The final display is NIC Kay’s Before and After (Object Lessons), which features two larger-than-life figures made of cloth and mats—one of a head and one of a faceless body. The collection pieces they’re based on, a minimalist stone head and a female figure made of terracotta, aren’t more than a few inches tall. Kay approached the collection looking for objects that resembled bodies and figures, and the display plays with the life objects take on (or lose) when removed from their cultural contexts. 

At this point the exhibition appears to reach an end, but at the bottom of the stairs is the complementary part of the exhibition: the history of Tufts’ permanent collection. The walls of this room are covered in informative placards detailing the history of the collection, from the first painting of Hosea Ballou commissioned in 1874 to the digitization of the collection in 2019. It also tracks major legal and historical milestones in the world of antiquities collecting, situating Tufts’ antiquities within other historical discussions about museum and gallery collections. This lower floor, in conjunction with the upper level exhibition, brings to mind questions about the impact of Tufts’ collecting practice and about collecting practices in general.

The history of antiquities collection is fraught with cultural erasure and violence for the sake of national or scientific gain. This results in many pieces being brought into museums and galleries with little to no record of ownership or even definitive place of origin. Craig Cipolla, Associate Professor of Anthropology at Tufts, said, “Those early collectors, their idea of what was valuable wasn’t the context that it was coming from, or sometimes even the country. That wasn’t as important as the object itself … [and] the idea that motivated that oftentimes was that if they didn’t get it, someone else would.” As a result, art collectors often expressed this through violence towards colonized people, looting, and illegally selling deeply significant objects to more affluent, colonizing nations.

The practice of looting and reselling art, despite major milestones like the UNESCO 1970 Convention, has remained under-regulated to this day—especially within antiquities markets. Antiquities dealers have historically been indicted for massive collections of stolen cultural objects, including, recently, infamous art dealer Michael Steinhardt. 

In 2021, according to CNBC, Steinhardt “surrendered 180 stolen antiquities… valued at $70 million” which he had been collecting for decades, including acquiring pieces from now-deceased patriarch of the Merrin Family, Edward Merrin. The Merrin Family have been prolific art dealers for decades, and members of the family have, throughout the years, donated the majority of the antiquities that are now in the Tufts collection. Other pieces from the Merrins have repeatedly popped up in scandals like Steinhardt’s. According to CNBC, Steinhardt allegedly purchased a stolen antiquity from the Merrin Gallery for “$2.6 million in November 1991”—although it is not certain whether Merrin knew the nature of the piece he had acquired, and nothing illicit has been confirmed about him or his gallery. 

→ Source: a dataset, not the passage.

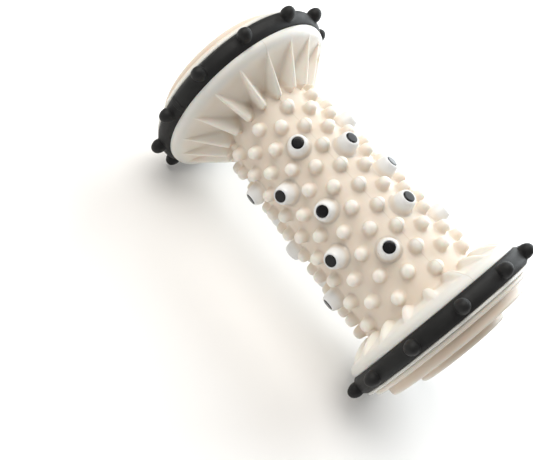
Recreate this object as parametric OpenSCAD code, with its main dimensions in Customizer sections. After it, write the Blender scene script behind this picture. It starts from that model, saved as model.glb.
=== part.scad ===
// Foot massage roller: a nubbed, slightly conical barrel between two flared
// flanges, with rubber traction rings round the rims and stepped end caps.
// The roller's axis is Y, +Z is up, and the origin is at its middle.
// It rests on the lowest knobs of the two traction rings.

/* [Barrel] */
// Outer radius of the barrel wall at the middle of the nub pattern
wall_r = 23.8; // [22:0.2:26]
// Growth of the wall's radius for each millimetre towards +Y
wall_taper = 0.061; // [0:0.01:0.08]
// Thickness of the barrel wall
wall_t = 2.6; // [2:0.2:3]
// Angle about the axis, from up towards +X, of the row on the parting plane
row0_turn = 34; // [30:1:40]

/* [Nubs] */
// Number of rows of nubs and of ribs round the barrel
row_count = 18; // [18]
// Distance between nubs along a row
nub_pitch = 11; // [10.6:0.2:11.2]
// Nubs in a full row
nubs_per_row = 9; // [9]
// Distance of the nub pattern's middle from the roller's middle
pattern_shift = 4.6; // [4:0.2:5]
// Radius of a nub's round tip
nub_tip_r = 2.6; // [2.2:0.1:2.6]
// Radius of a nub's shank, a little more than its tip's
nub_r = 2.8; // [2.7:0.1:3]
// Height of a nub above the wall
nub_h = 4.6; // [4:0.2:5]

/* [Magnet eyes] */
// Radius of a magnet cup at its foot
cup_r = 5.2; // [5:0.1:5.4]
// Radius of a magnet cup's flat top
cup_top_r = 3.5; // [3.4:0.1:3.7]
// Height of a magnet cup above the wall
cup_h = 6.2; // [5.8:0.1:6.4]
// Radius of a magnet disc
magnet_r = 2.5; // [2.4:0.05:2.6]
// Thickness of a magnet disc
magnet_t = 2; // [1.5:0.1:2.5]

/* [Flanges] */
// Radius of the flange's lip
lip_r = 41.6; // [41.4:0.1:42]
// Distance of the lip's outer side from the roller's middle
lip_y = 61.6; // [61.4:0.1:62]
// Radius of the seat of the traction ring
seat_r = 40; // [39.8:0.1:40.2]
// Thickness of a rib at its foot
rib_t = 2.2; // [1.6:0.2:2.6]

/* [Traction rings] */
// Width of a traction ring
ring_w = 7.6; // [7.2:0.1:7.8]
// Radius of the middle of a traction ring's crown
ring_r = 43.6; // [43.2:0.1:43.8]
// Number of knobs on a traction ring
knob_count = 12; // [12]
// Radius of a knob
knob_r = 3.3; // [3:0.1:3.4]
// Distance of a knob's middle from the axis
knob_circle_r = 45; // [44.8:0.1:45.2]
// Turn of the right ring's knobs past even spacing; the left ring's is opposite
knob_turn = 3.5; // [0:0.5:15]

/* [End caps] */
// Distance of an end cap's flat face from the roller's middle
cap_y = 80.4; // [80:0.1:81]
// Radii of the end cap's three steps, from the outermost inwards
step_r = [38.8, 33.8, 20.9];
// Heights of the outer two steps' faces below the flat face
step_drop = [7.6, 3.4];
// Radius of the hole through the end cap
bore_r = 3; // [2.5:0.5:4]
// Length of the hole through the end cap
bore_len = 12; // [8:1:12]

/* [Core] */
// Outer radius of the core tube
core_r = 17.4; // [17:0.1:17.4]
// Thickness of the core tube's wall
core_t = 2; // [1.6:0.2:2.4]
// Half of the core tube's length
core_half = 77.7; // [76:0.1:77.7]

/* [Hidden] */
$fn = 96;
row_step = 360 / row_count;
mid_j = (nubs_per_row - 1) / 2;
last_row = row_count / 2;

// Flange profile: where the face meets the lip, and the face's slope on each
// side. Pairs give the side at -Y first.
face_top_r = 39.4;
face_top_y = 57.4;
face_slopes = [0.356, 0.22];
lip_t = 2.2;
seat_t = 2.2;
seat_end = 68.4;
face_t = 2.2;

// Depth of a nub's foot inside the wall
nub_sink = 1;

// Ribs: feet and tip of the ridges, as radius and distance from the middle
ridge_feet = [[24.6, 44.6], [28.8, 52.1]];
ridge_tip = [39.6, 56.8];
rib_sink = 0.8;

// Hoops that carry the shells on the core tube
hoop_y = [-32, 9, 44];
hoop_t = 2.4;
hoop_gap = 0.1;

// Rim rings
rim_gap = 0.1;
rim_in_r = 35.4;
rim_root_y = 62;
rim_face_y = 70.6;

// End caps
cap_t = 2.6;
cap_gap = 0.1;
collar_y = 66;
collar_t = 2.3;
spigot_y = 59;
spigot_t = 2;
boss_r = 9;

// Magnet cups
cup_sink = 1.2;
cup_gap = 0.05;
magnet_proud = 0.2;
pocket_gap = 0.05;

// Rows 0 and 9 lie on the parting plane. Two rows with no cup separate the
// groups of three rows that carry cups.
EYE_GROUPS = [-7, -3, 1, 5];
EYES = [for (k = EYE_GROUPS) each [
    [k, mid_j - 1.5], [k, mid_j + 1.5],
    [k + 1, mid_j],
    [k + 2, mid_j - 2.5], [k + 2, mid_j + 2.5]]];
CUP_NODES = [for (i = [1 : len(EYES)]) str("magnet_cup_", i)];
MAGNET_NODES = [for (i = [1 : len(EYES)]) str("magnet_", i)];

function nub_y(j) = pattern_shift + (j - mid_j) * nub_pitch;
function wall_at(y) = wall_r + wall_taper * (y - pattern_shift);
function row_turn(k) = row0_turn - k * row_step;
function of_side(pair, s) = pair[s > 0 ? 1 : 0];
// Distance from the middle of the flange's face at radius r on side s
function face_y(r, s) = face_top_y - of_side(face_slopes, s) * (face_top_r - r);
// Distance from the middle where the barrel wall meets the flange on side s
function foot_y(s) =
    face_y(wall_at(0), s) / (1 - s * of_side(face_slopes, s) * wall_taper);
function is_eye(k, j) = len([for (e = EYES) if (e[0] == k && e[1] == j) e]) > 0;
function row_start(k) = abs(k) % 2 == 0 ? 0 : 0.5;

module turned() {
    rotate([-90, 0, 0]) rotate_extrude() children();
}

module on_side(s) {
    mirror([0, s > 0 ? 0 : 1, 0]) children();
}

// Places its children with +Z pointing out of the barrel wall
module at_spot(k, j) {
    rotate([0, row_turn(k), 0])
        translate([0, nub_y(j), wall_at(nub_y(j))])
            children();
}

module nub() {
    shank = nub_h - nub_tip_r;
    translate([0, 0, -nub_sink]) cylinder(h = shank + nub_sink, r = nub_r, $fn = 32);
    translate([0, 0, shank]) sphere(r = nub_tip_r, $fn = 32);
}

module rib(s) {
    foot = of_side(ridge_feet, s);
    floor_r = wall_at(s * foot[1]) - rib_sink;
    outline = [[floor_r, foot[1]], foot, ridge_tip,
        [ridge_tip[0], face_y(ridge_tip[0], s) + rib_sink],
        [floor_r, face_y(floor_r, s) + rib_sink]];
    on_side(s)
        translate([rib_t / 2, 0, 0])
            rotate([0, -90, 0])
                linear_extrude(rib_t)
                    polygon(outline);
}

module shell_profile() {
    in_r = seat_r - seat_t;
    ya = foot_y(-1);
    yb = foot_y(1);
    yai = ya + face_t;
    ybi = yb + face_t;
    polygon([
        [seat_r, -seat_end], [seat_r, -lip_y], [lip_r, -lip_y], [lip_r, -lip_y + lip_t],
        [face_top_r, -face_top_y], [wall_at(-ya), -ya],
        [wall_at(yb), yb], [face_top_r, face_top_y],
        [lip_r, lip_y - lip_t], [lip_r, lip_y], [seat_r, lip_y], [seat_r, seat_end],
        [in_r, seat_end], [in_r, face_y(in_r, 1) + face_t], [wall_at(ybi) - wall_t, ybi],
        [wall_at(-yai) - wall_t, -yai], [in_r, -face_y(in_r, -1) - face_t], [in_r, -seat_end]]);
}

module hoops() {
    for (y = hoop_y)
        turned()
            translate([core_r + hoop_gap, y - hoop_t / 2])
                square([wall_at(y) - wall_t / 2 - core_r - hoop_gap, hoop_t]);
}

module half_space(side) {
    rotate([0, row0_turn, 0])
        translate([side > 0 ? 0 : -60, -100, -60])
            cube([60, 200, 120]);
}

// One half of the moulded shell, with its nubs and ribs: side 1 holds the rows
// with negative numbers, side -1 the rows with positive ones
module shell_half(side) {
    intersection() {
        half_space(side);
        difference() {
            union() {
                turned() shell_profile();
                hoops();
                for (n = [0 : last_row]) {
                    k = -side * n;
                    for (j = [row_start(k) : 1 : nubs_per_row - 1])
                        if (!is_eye(k, j)) at_spot(k, j) nub();
                    for (s = [-1, 1]) rotate([0, row_turn(k), 0]) rib(s);
                }
            }
            for (e = EYES)
                if (e[0] * side < 0)
                    at_spot(e[0], e[1])
                        translate([0, 0, -cup_sink])
                            cylinder(h = cup_h, r = cup_r + cup_gap);
        }
    }
}

module shell_front() {
    color("linen") shell_half(1);
}

module shell_back() {
    color("linen") shell_half(-1);
}

module core_tube() {
    color("lightgray")
        turned()
            translate([core_r - core_t, -core_half])
                square([core_t, 2 * core_half]);
}

module rim_ring(s) {
    seat_in = seat_r - seat_t - rim_gap;
    seat_out = lip_y + ring_w + 0.2;
    color("white")
        on_side(s) turned()
            polygon([[rim_in_r, rim_root_y], [seat_in, rim_root_y], [seat_in, seat_end + rim_gap],
                [seat_r, seat_end + rim_gap], [seat_r, seat_out], [lip_r, seat_out],
                [lip_r, rim_face_y], [rim_in_r, rim_face_y]]);
}

module end_cap(s) {
    tier_y = [cap_y - step_drop[0], cap_y - step_drop[1], cap_y];
    collar_r = rim_in_r - cap_gap;
    spigot_r = core_r - core_t - cap_gap;
    boss_y = cap_y - bore_len;
    in_1 = collar_r - collar_t;
    in_2 = step_r[1] - cap_t;
    in_3 = step_r[2] - cap_t;
    color("linen")
        on_side(s) turned()
            polygon([[bore_r, cap_y], [step_r[2], cap_y], [step_r[2], tier_y[1]],
                [step_r[1], tier_y[1]], [step_r[1], tier_y[0]], [step_r[0], tier_y[0]],
                [step_r[0], rim_face_y], [collar_r, rim_face_y], [collar_r, collar_y],
                [in_1, collar_y], [in_1, tier_y[0] - cap_t], [in_2, tier_y[0] - cap_t],
                [in_2, tier_y[1] - cap_t], [in_3, tier_y[1] - cap_t], [in_3, cap_y - cap_t],
                [spigot_r, cap_y - cap_t], [spigot_r, spigot_y], [spigot_r - spigot_t, spigot_y],
                [spigot_r - spigot_t, cap_y - cap_t], [boss_r, cap_y - cap_t], [boss_r, boss_y],
                [bore_r, boss_y]]);
}

module traction_ring(s) {
    mid_y = lip_y + 0.1 + ring_w / 2;
    crown = [[-0.5, 1.9], [-0.39, 0.7], [-0.2, 0.1], [0, 0], [0.2, 0.1], [0.39, 0.7], [0.5, 1.9]];
    color("black")
        on_side(s) {
            turned()
                polygon(concat([[seat_r + 0.05, mid_y - ring_w / 2]],
                    [for (p = crown) [ring_r - p[1], mid_y + p[0] * ring_w]],
                    [[seat_r + 0.05, mid_y + ring_w / 2]]));
            for (n = [0 : knob_count - 1])
                rotate([0, (n + 0.5) * 360 / knob_count + s * knob_turn, 0])
                    translate([0, mid_y, knob_circle_r])
                        sphere(r = knob_r, $fn = 32);
        }
}

module magnet_cup(i) {
    top = cup_h;
    shoulder = 1.6;
    color("ghostwhite")
        at_spot(EYES[i][0], EYES[i][1])
            difference() {
                union() {
                    translate([0, 0, -cup_sink]) cylinder(h = cup_sink + shoulder, r = cup_r);
                    translate([0, 0, shoulder])
                        cylinder(h = top - shoulder, r1 = cup_r, r2 = cup_top_r);
                }
                translate([0, 0, top - magnet_t])
                    cylinder(h = magnet_t + 1, r = magnet_r + pocket_gap);
            }
}

module magnet(i) {
    color("black")
        at_spot(EYES[i][0], EYES[i][1])
            translate([0, 0, cup_h - magnet_t])
                cylinder(h = magnet_t + magnet_proud, r = magnet_r);
}

shell_front();
shell_back();
core_tube();
rim_ring(-1);  // rim_ring_left
rim_ring(1);  // rim_ring_right
end_cap(-1);  // end_cap_left
end_cap(1);  // end_cap_right
traction_ring(-1);  // traction_ring_left
traction_ring(1);  // traction_ring_right
for (i = [0 : len(EYES) - 1]) {
    magnet_cup(i);
    magnet(i);
}
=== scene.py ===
"""Looks of the foot massage roller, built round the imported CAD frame.

Lengths are in millimetres, and in metres for the lights, the camera and the floor.
Angles are in degrees in the capital-letter values and in radians inside the functions.
The roller's axis is Y, and an angle about it is measured from +Z towards +X. A side is
-1 at the -Y end and 1 at the +Y end. Outlines are pairs of a radius and a distance
along the axis from the roller's middle.
"""
import math

import bmesh
import bpy
import numpy as np
from mathutils import Euler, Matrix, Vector


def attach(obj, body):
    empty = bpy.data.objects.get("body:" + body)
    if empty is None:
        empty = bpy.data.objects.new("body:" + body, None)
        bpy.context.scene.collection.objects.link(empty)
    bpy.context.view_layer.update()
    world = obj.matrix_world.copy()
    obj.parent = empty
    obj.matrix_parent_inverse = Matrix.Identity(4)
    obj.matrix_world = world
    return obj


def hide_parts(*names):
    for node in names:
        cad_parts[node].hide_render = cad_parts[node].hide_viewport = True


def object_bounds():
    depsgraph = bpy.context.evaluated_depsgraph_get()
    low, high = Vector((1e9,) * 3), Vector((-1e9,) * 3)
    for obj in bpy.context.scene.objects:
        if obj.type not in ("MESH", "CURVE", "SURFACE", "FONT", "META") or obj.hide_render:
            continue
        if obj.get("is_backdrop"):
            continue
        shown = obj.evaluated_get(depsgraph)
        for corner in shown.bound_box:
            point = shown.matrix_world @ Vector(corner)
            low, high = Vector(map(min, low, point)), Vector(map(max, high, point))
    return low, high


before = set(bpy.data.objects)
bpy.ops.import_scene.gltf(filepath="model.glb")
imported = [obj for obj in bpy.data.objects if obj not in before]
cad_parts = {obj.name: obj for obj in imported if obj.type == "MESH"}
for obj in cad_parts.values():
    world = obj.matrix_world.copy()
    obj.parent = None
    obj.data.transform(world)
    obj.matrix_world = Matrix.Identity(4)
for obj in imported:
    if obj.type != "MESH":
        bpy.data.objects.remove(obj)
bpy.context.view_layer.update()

MM = 0.001
TO_MM = 1000.0

# ---------------------------------------------------------------- dimensions
# The barrel's wall: its radius at the nub pattern's middle, and its growth towards +Y
WALL_R = 23.8
WALL_TAPER = 0.061
PATTERN_SHIFT = 4.6
PATTERN_END = {-1: -43.7, 1: 52.4}

# Rows of nubs run along the barrel. Even rows have places 0 to 8, odd rows 0.5 to 7.5
NUB_PITCH = 11.0
ROW_COUNT = 18
ROW_STEP = 360 / ROW_COUNT
ROW0_TURN = 34.0
LAST_J = 8
MID_J = LAST_J / 2
LAST_ROW = ROW_COUNT // 2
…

This level of systematic looting results in a violent disconnect between an object and its cultural context. According to Cipolla, the goal for art galleries then becomes to “reactivate these things in the living world, rather than being isolated from their relations with the rest of the world,” and that’s exactly what re:imagining collections attempts to do. In a written statement to the Tufts Observer, Dina Deitsch, Director and Chief Curator at TUAG, said, “The installations are there to prompt questions and inquiry. It’s part of a long process of making this collection visible—the first was putting it online in 2019—so we can understand the histories around them better.” It has taken 10 years to put this exhibition together, and Deitsch and the dozens of others who worked on it aim to put as many eyes on the collection and the exhibition as possible.

For the past six years, Laura McDonald, Manager of Collections at TUAG, has focused on getting the collection on the radar of both students and scholars in the field. She said, “In order to get these objects out there into the conversations, we needed to display them.” As a result, McDonald has spent time coordinating research inquiries from interested scholars and students, and, according to a plaque within the exhibition, “enlisting faculty and students to help TUAG with provenance research is part of the due diligence efforts that are critical if we hope to return objects to their rightful owners.”

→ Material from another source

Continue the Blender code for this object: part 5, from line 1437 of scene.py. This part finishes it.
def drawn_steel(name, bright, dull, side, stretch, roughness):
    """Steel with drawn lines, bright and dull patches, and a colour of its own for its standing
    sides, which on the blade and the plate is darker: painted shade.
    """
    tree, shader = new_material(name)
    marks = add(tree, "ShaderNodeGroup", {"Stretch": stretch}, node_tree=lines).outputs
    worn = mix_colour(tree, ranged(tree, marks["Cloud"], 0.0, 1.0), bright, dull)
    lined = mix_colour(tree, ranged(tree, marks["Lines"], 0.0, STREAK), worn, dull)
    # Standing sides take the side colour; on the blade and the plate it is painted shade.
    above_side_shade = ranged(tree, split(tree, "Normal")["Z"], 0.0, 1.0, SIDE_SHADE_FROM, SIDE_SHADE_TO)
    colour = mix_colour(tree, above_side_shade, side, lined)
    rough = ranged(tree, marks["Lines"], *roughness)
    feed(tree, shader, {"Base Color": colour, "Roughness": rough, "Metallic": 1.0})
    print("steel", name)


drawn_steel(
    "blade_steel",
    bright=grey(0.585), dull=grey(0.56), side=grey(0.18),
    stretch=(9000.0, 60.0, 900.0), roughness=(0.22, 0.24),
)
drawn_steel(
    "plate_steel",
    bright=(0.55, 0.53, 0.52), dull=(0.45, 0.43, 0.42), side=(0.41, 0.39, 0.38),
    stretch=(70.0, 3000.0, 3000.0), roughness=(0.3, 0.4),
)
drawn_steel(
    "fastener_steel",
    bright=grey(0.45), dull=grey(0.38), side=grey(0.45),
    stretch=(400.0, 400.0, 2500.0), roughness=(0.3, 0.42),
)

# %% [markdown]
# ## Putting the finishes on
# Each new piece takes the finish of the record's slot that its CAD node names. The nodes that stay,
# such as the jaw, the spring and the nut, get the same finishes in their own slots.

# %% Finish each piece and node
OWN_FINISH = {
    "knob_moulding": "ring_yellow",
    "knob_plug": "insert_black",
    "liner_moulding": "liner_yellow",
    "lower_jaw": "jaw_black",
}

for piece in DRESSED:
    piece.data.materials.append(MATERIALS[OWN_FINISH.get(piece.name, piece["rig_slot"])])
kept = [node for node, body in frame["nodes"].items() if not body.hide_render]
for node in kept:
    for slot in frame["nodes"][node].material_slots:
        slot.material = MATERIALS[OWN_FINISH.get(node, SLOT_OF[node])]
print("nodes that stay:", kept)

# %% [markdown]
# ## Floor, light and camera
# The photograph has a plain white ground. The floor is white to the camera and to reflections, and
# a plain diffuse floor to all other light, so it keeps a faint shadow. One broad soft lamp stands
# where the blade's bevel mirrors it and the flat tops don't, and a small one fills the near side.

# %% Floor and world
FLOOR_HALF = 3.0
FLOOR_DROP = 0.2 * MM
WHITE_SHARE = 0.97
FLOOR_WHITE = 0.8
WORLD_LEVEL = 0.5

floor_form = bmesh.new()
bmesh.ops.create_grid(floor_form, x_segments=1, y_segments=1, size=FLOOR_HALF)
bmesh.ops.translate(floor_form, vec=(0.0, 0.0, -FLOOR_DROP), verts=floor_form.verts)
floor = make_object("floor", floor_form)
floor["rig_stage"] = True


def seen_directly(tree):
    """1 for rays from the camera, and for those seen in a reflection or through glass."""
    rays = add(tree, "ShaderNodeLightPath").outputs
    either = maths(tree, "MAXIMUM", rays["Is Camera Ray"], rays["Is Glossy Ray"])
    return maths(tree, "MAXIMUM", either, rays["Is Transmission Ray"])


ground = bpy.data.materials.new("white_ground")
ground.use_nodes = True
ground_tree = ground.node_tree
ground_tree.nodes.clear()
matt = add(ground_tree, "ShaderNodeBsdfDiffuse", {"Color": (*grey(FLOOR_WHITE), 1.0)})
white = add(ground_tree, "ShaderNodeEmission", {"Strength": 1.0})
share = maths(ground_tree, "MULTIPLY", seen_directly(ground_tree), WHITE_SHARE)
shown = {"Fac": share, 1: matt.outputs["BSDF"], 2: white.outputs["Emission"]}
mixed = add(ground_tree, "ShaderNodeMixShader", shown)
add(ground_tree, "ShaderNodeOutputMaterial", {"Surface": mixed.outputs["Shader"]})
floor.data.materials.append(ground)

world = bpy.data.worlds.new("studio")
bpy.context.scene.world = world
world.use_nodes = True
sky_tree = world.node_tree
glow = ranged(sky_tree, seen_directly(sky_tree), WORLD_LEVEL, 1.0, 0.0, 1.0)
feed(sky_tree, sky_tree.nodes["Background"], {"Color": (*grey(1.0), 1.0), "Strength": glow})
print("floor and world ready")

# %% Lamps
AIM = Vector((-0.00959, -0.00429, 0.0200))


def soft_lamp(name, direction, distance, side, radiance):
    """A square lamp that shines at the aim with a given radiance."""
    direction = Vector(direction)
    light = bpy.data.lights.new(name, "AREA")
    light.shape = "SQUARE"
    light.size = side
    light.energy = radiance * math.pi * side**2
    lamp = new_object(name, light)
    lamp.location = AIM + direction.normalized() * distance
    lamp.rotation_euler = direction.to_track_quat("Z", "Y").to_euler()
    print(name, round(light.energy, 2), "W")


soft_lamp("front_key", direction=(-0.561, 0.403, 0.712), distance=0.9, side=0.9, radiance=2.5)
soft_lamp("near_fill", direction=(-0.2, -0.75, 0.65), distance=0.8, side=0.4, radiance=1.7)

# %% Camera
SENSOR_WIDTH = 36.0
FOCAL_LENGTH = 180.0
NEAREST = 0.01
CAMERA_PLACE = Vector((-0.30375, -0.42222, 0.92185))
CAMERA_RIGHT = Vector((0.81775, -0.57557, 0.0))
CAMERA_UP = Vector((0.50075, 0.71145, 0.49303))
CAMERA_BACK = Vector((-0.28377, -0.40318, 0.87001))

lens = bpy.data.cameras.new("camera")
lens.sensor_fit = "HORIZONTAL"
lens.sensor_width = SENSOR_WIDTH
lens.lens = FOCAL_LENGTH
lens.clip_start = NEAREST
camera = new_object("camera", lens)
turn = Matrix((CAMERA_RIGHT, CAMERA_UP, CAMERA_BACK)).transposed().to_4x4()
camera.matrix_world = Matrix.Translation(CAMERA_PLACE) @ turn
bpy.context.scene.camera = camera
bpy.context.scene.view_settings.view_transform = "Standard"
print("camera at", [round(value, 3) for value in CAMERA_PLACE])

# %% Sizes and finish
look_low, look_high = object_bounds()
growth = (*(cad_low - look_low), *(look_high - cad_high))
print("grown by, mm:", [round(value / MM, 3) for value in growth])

Junior Kaitlyn Carril, who works on the Tufts Art Galleries Acquisition Committee and the Student Programming Committee, expressed surprise and appreciation for the lengths TUAG is going to in order to make the collection visible to people. Carril said, “Just admitting that there’s faults in the Tufts collection of art objects and trying to redeem oneself—and not quietly too, very openly and publicly—I think that’s very courageous.”

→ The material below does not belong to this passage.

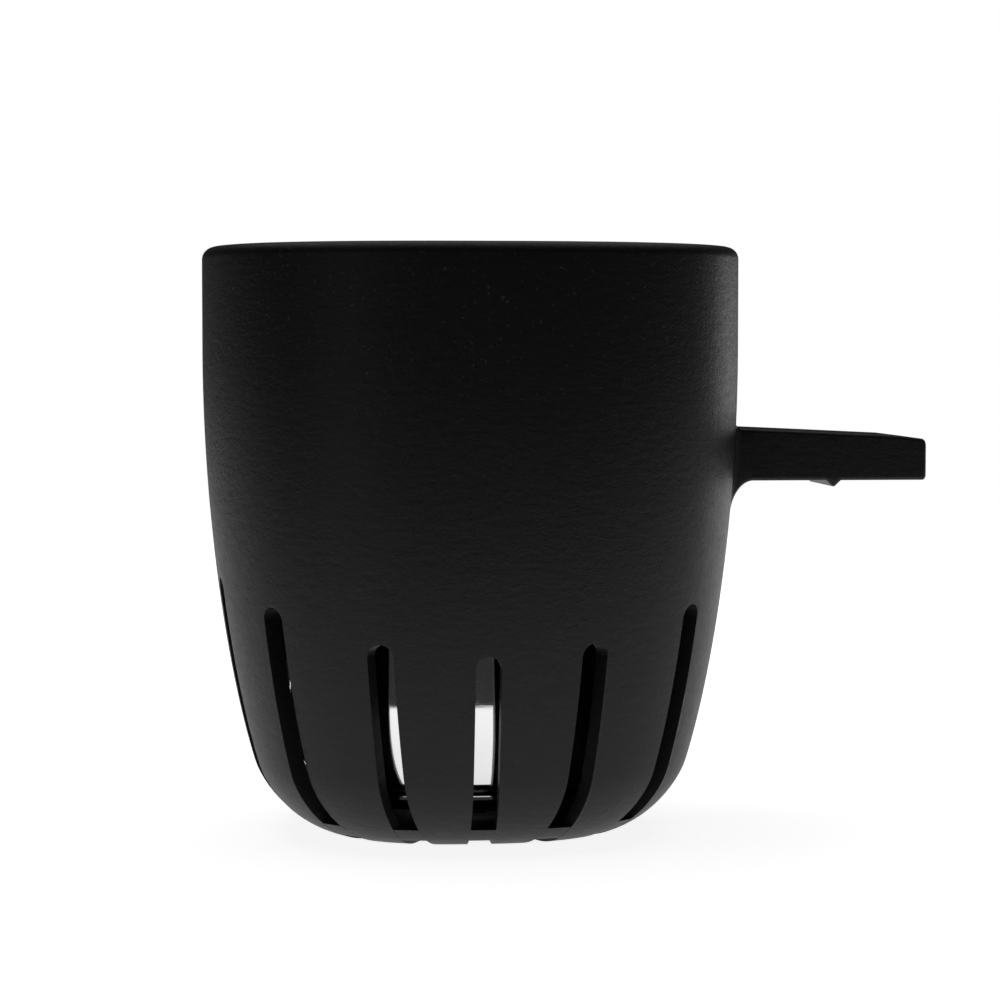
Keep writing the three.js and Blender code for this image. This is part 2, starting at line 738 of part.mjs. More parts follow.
function pumpCan() {
  const outside = canOutline();
  const inside = outside.map((point) => new THREE.Vector2(point.x - CAN_WALL, point.y)).reverse();
  const flangeTop = BULKHEAD_UNDER - 0.2;
  const flangeUnder = flangeTop - 0.8;
  const outline = [
    ...outside,
    new THREE.Vector2(CAN_HALF_WIDTH, flangeUnder),
    new THREE.Vector2(CAN_FLANGE_HALF_WIDTH, flangeUnder),
    new THREE.Vector2(CAN_FLANGE_HALF_WIDTH, flangeTop),
    new THREE.Vector2(CAN_HALF_WIDTH - CAN_WALL, flangeTop),
    ...inside,
    outside[0].clone(),
  ];
  const windows = [130, 150, 210, 230].map((degrees) => {
    const geometry = new THREE.BoxGeometry(5, 20, 6);
    geometry.translate(0, -20, 0);
    geometry.rotateZ(THREE.MathUtils.degToRad(degrees));
    geometry.translate(0, 0, 23);
    return solid(geometry);
  });
  return without(ovalSolid(outline, CAN_INSET), [
    ...windows,
    ...PROBE_ANGLES.map((degrees) => bar(PROBE_RADIUS + 0.2, 28, 40, ...behind(degrees), 16)),
    ...[-1, 1].map((sign) => bar(0.9, 30, 34, sign * 25, 0, 12)),
  ]);
}

add("pump_can", polishedSteel, pumpCan());

// The base is a plate whose lip is turned up round the can and follows its curve.
function canBase() {
  const curve = canOutline().slice(0, 3);
  const outward = (index, distance) => {
    const before = curve[Math.max(index - 1, 0)];
    const after = curve[Math.min(index + 1, 2)];
    const along = after.clone().sub(before).normalize();
    return [curve[index].x + distance * along.y, curve[index].y - distance * along.x];
  };
  const far = BASE_GAP + BASE_THICKNESS;
  const plateUnder = CAN_FOOT_Z - 0.9;
  const plate = ovalPiece(
    [
      [0, plateUnder],
      [CAN_FOOT_HALF_WIDTH, plateUnder],
      outward(1, far),
      outward(2, far),
      outward(2, BASE_GAP),
      outward(1, BASE_GAP),
      outward(0, BASE_GAP),
      [0, plateUnder + BASE_THICKNESS],
    ],
    CAN_INSET,
  );
  return plate.subtract(bar(INLET_RADIUS, 0, CAN_FOOT_Z + 2, 0, 0, 32));
}

add("can_base", polishedSteel, canBase());
[-1, 1].forEach((sign, i) => {
  const head = bar(1.1, 30.2, BULKHEAD_UNDER - 1.2, sign * 25, 0, 16);
  const shank = bar(0.75, 31, 34.6, sign * 25, 0, 12);
  add("can_screw_" + (i + 1), plainSteel, head.add(shank));
});

// ---- heater, probe and level pins ----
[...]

The conversations that this exhibition is raising are, to McDonald, a complement of more impactful changes within the institution. She said that the university no longer accepts items with unknown or uncertain provenances, and TUAG has switched its focus to exclusively contemporary art. McDonald has also encouraged the return of any objects in the collection that are claimed by other countries or groups. “We’re 40 years on from 1982 [when the UNESCO Convention was ratified in the US], so it’s a different world now. There’s so much talk about repatriation,” she said. “My feeling would be that if there’s a country of origin that wants them back, we’re happy to give them back.”

Ultimately, the exhibition is a unified push to create as much conversation around these issues as possible—especially since, according to McDonald, TUAG is “not going to have another exhibit like this for the foreseeable future.” From the conflation of the past and present within SANGREE’s display to inquiries into function and provenance in Cherubini’s and Kay’s displays, the exhibition is already asking questions about the collection. However, moving forward, the implications of Tufts’ collection and collecting practices is, according to McDonald, “an important conversation to have as an institution, not as the gallery or as a staff member, but very much as an institution, because it’s all connected.”